According to the report, one of the several incidents include a rubber ball fired from the direction where security forces were deployed around St. George Greek Orthodox Church struck a woman in the face. She was standing in the plaza to the north of the Al-Amin Mosque and was shot while giving a live interview on Al-Hurra Television. A doctor who reviewed her case file said the rubber bullet broke her teeth and jawbone and dislocated her maxillary bone, permanently damaging her facial bone structure. He said the injury could leave her with lifelong pain, as the nerves to her teeth were ripped apart.While most demonstrators were peaceful, some threw rocks, fireworks, and Molotov cocktails at security forces. Some also looted and burned public and private property. Protesters briefly occupied the Foreign Economy, Environment, and Energy Ministries, and the Association of Banks.
The use of violence by some protesters does not justify the excessive and at times unprovoked use of force by security forces, Human Rights Watch said.

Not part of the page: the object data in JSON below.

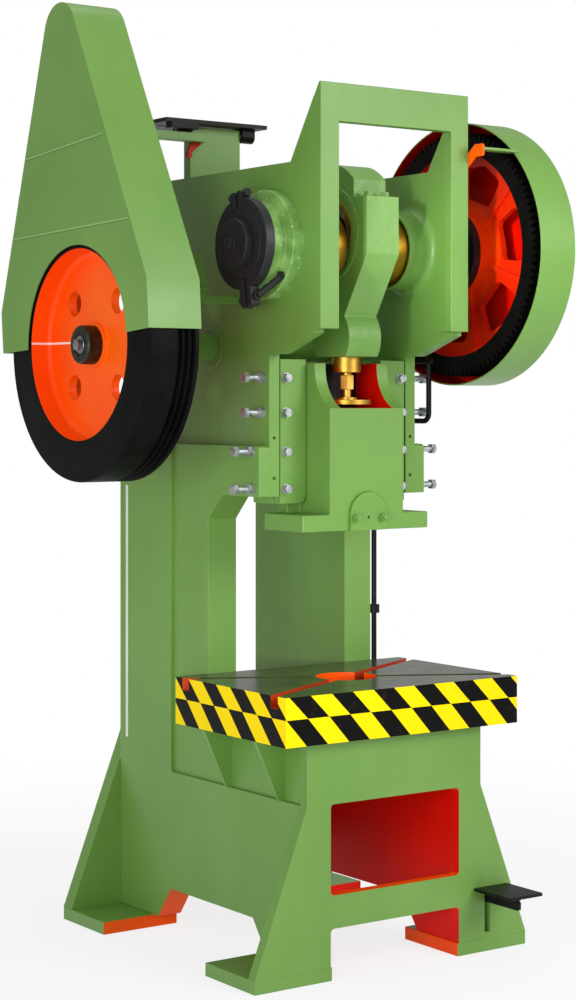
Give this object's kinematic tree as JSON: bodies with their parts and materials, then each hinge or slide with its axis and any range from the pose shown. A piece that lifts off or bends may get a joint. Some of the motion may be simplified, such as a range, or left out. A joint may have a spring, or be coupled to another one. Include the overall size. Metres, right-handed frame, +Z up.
{
  "type": "mechanical power press",
  "caption": "Gap-frame mechanical stamping press with plate side frames, crank-driven slide, guarded flywheel, bull gear, band brake, bolster table and foot pedal.",
  "frame": {"origin": "middle of the press's bounding box, on the floor plane", "axes": "+X towards the bull gear side, +Y towards the rear of the press, +Z up"},
  "size_m": [1.257, 1.21, 2.7439],
  "materials": {
    "green_paint": "satin",
    "orange_paint": "satin",
    "black_paint": "satin",
    "cast_black": "as cast, painted",
    "bronze": "machined",
    "brass": "machined",
    "zinc": "zinc plated",
    "steel": "machined",
    "table_paint": "satin"
  },
  "bodies": {
    "frame": {"back_shaft_housings": "green_paint", "base_back_plate": "green_paint", "base_front_plate": "green_paint", "bearing_bushes": "bronze", "bed_gussets": "green_paint", "bolster": "table_paint", "brake_fasteners": "black_paint", "flywheel_guard": "green_paint", "foot_pads": "orange_paint", "front_brake_shoe": "cast_black", "gear_guard": "green_paint", "gib_adjusting_bolts": "zinc", "gib_cover_bolts": "zinc", "guard_stays": "green_paint", "head_front_frame": "green_paint", "head_ties": "green_paint", "hinge_pins": "steel", "left_cheek_plate": "green_paint", "left_crank_housing": "green_paint", "left_gib_block": "green_paint", "left_gib_cover": "green_paint", "left_inner_plate": "green_paint", "left_main_plate": "green_paint", "left_outer_plate": "green_paint", "linkage_pivots": "steel", "motor_panel": "green_paint", "panel_angle": "green_paint", "rear_brake_shoe": "cast_black", "right_cheek_plate": "green_paint", "right_crank_housing": "green_paint", "right_gib_block": "green_paint", "right_gib_cover": "green_paint", "right_inner_plate": "green_paint", "right_main_plate": "green_paint", "right_outer_plate": "green_paint", "side_bracket": "green_paint", "tension_lug": "orange_paint"},
    "slide": {"slide": "green_paint", "shank_clamp": "green_paint", "clamp_studs": "zinc"},
    "crankshaft": {"crankshaft": "steel", "brake_drum": "cast_black", "clutch_disc": "cast_black"},
    "connecting_rod": {"rod_body": "green_paint", "rod_cap": "green_paint", "cap_bolts": "zinc", "rod_bush": "bronze", "ball_screw": "brass", "lock_ring": "brass"},
    "bull_gear": {"bull_gear": "orange_paint"},
    "flywheel": {"flywheel": "orange_paint", "back_shaft": "steel", "pinion": "steel", "shaft_collar": "black_paint"},
    "pedal": {"pedal_lever": "black_paint", "pedal_plate": "black_paint"},
    "pull_rod": {"pull_rod": "black_paint", "rod_collar": "black_paint"},
    "trip_lever": {"trip_lever": "black_paint"},
    "motor_platform": {"motor_platform": "black_paint"}
  },
  "joints": [
    {"name": "slide_stroke", "type": "slide", "parent": "frame", "child": "slide", "axis": [0, 0, 1], "range_m": [-0.08, 0]},
    {"name": "crank_turn", "type": "hinge", "parent": "frame", "child": "crankshaft", "pos_m": [0.0955, -0.209, 2.04192], "axis": [1, 0, 0], "range_deg": [0, 180]},
    {"name": "crankpin_turn", "type": "hinge", "parent": "crankshaft", "child": "connecting_rod", "pos_m": [0.0955, -0.209, 2.08192], "axis": [1, 0, 0], "range_deg": [-180, 0]},
    {"name": "bull_gear_turn", "type": "hinge", "parent": "frame", "child": "bull_gear", "pos_m": [0.0955, -0.209, 2.04192], "axis": [1, 0, 0], "continuous": true},
    {"name": "flywheel_turn", "type": "hinge", "parent": "frame", "child": "flywheel", "pos_m": [0.0955, 0.10696, 1.75992], "axis": [1, 0, 0], "continuous": true},
    {"name": "pedal_press", "type": "hinge", "parent": "frame", "child": "pedal", "pos_m": [0.4315, 0.221, 0.157], "axis": [1, 0, 0], "range_deg": [0, 4.6], "stiffness_Nm_per_rad": 300, "springref_deg": -9.17},
    {"name": "pull_rod_travel", "type": "slide", "parent": "frame", "child": "pull_rod", "axis": [0, 0, 1], "range_m": [-0.01124, 0]},
    {"name": "trip_lever_turn", "type": "hinge", "parent": "frame", "child": "trip_lever", "pos_m": [0.4182, -0.091, 1.729], "axis": [1, 0, 0], "range_deg": [0, 6.57]},
    {"name": "platform_tilt", "type": "hinge", "parent": "frame", "child": "motor_platform", "pos_m": [0.0955, 0.283, 2.41492], "axis": [1, 0, 0], "range_deg": [0, 6]}
  ],
  "couplings": [
    {"joint": "crank_turn", "follows": "slide_stroke", "rad_per_m": -39.27},
    {"joint": "crankpin_turn", "follows": "slide_stroke", "rad_per_m": 39.27},
    {"joint": "flywheel_turn", "follows": "bull_gear_turn", "ratio": -5.7222},
    {"joint": "pull_rod_travel", "follows": "pedal_press", "m_per_rad": -0.14},
    {"joint": "trip_lever_turn", "follows": "pedal_press", "ratio": 1.4286}
  ]
}
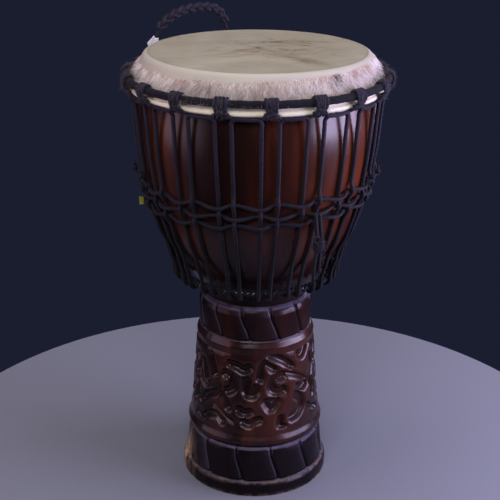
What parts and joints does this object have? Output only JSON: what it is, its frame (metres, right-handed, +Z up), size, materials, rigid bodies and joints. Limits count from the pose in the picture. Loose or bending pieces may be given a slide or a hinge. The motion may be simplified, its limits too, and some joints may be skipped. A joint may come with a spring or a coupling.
{
  "type": "djembe",
  "caption": "Goblet-shaped carved wooden hand drum with a roped goatskin head, woven lacing, a braided rope handle and carved bands round its hollow stem.",
  "frame": {"origin": "centre of the foot's bottom plane, on the drum's axis", "axes": "+Z up along the drum's axis; -Y is the front"},
  "size_m": [0.3508, 0.3502, 0.6363],
  "materials": {
    "carved_wood": "dark red-brown stain under gloss lacquer, worn bare at the foot",
    "goatskin": "shaved rawhide head with a collar of short pale hair",
    "hoop_steel": "plain welded rod",
    "black_cloth": "matte cloth strip wound round the hoop",
    "black_rope": "braided polyester rope, slightly fuzzy",
    "white_tape": "blank folded tape",
    "yellow_tape": "blank tape tab"
  },
  "bodies": {
    "drum": {"bottom_ring_core": "hoop_steel", "bottom_ring_wrap": "black_rope", "crown_loop_01": "black_rope", "crown_loop_02": "black_rope", "crown_loop_03": "black_rope", "crown_loop_04": "black_rope", "crown_loop_05": "black_rope", "crown_loop_06": "black_rope", "crown_loop_07": "black_rope", "crown_loop_08": "black_rope", "crown_loop_09": "black_rope", "crown_loop_10": "black_rope", "crown_loop_11": "black_rope", "crown_loop_12": "black_rope", "crown_loop_13": "black_rope", "crown_loop_14": "black_rope", "crown_loop_15": "black_rope", "crown_loop_16": "black_rope", "crown_loop_17": "black_rope", "crown_loop_18": "black_rope", "crown_ring_core": "hoop_steel", "crown_ring_wrap": "black_cloth", "drum_skin": "goatskin", "flesh_ring": "hoop_steel", "lacing_span_01": "black_rope", "lacing_span_02": "black_rope", "lacing_span_03": "black_rope", "lacing_span_04": "black_rope", "lacing_span_05": "black_rope", "lacing_span_06": "black_rope", "lacing_span_07": "black_rope", "lacing_span_08": "black_rope", "lacing_span_09": "black_rope", "lacing_span_10": "black_rope", "lacing_span_11": "black_rope", "lacing_span_12": "black_rope", "lacing_span_13": "black_rope", "lacing_span_14": "black_rope", "lacing_span_15": "black_rope", "lacing_span_16": "black_rope", "lacing_span_17": "black_rope", "lacing_span_18": "black_rope", "shell": "carved_wood", "tie_knots": "black_rope", "weave_row_1": "black_rope", "weave_row_2": "black_rope", "weave_row_3": "black_rope", "yellow_tag": "yellow_tape"},
    "handle": {"handle_braid": "black_rope", "handle_loop_left": "black_rope", "handle_loop_right": "black_rope", "handle_tag": "white_tape"},
    "tail": {"tail_strands": "black_rope", "tail_knot": "black_rope", "tail_ends": "black_rope"}
  },
  "joints": [
    {"name": "handle_swing", "type": "hinge", "parent": "drum", "child": "handle", "pos_m": [-0.08663, 0.12965, 0.5693], "axis": [0.8315, 0.5556, 0], "range_deg": [-35, 15]},
    {"name": "tail_swing", "type": "hinge", "parent": "drum", "child": "tail", "pos_m": [0.07434, -0.14281, 0.424], "axis": [0.4617, -0.887, 0], "range_deg": [-20, 20]}
  ]
}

The organization called on security forces to immediately end the use of shotgun-fired metal pellets and other indiscriminate area-fire ammunition.
“The public prosecutor should open an independent investigation into the abuses and make the results public,” Human Rights Watch said, adding that international donors to Lebanese security forces should investigate whether their support is going to abusive units and if so, halt it immediately.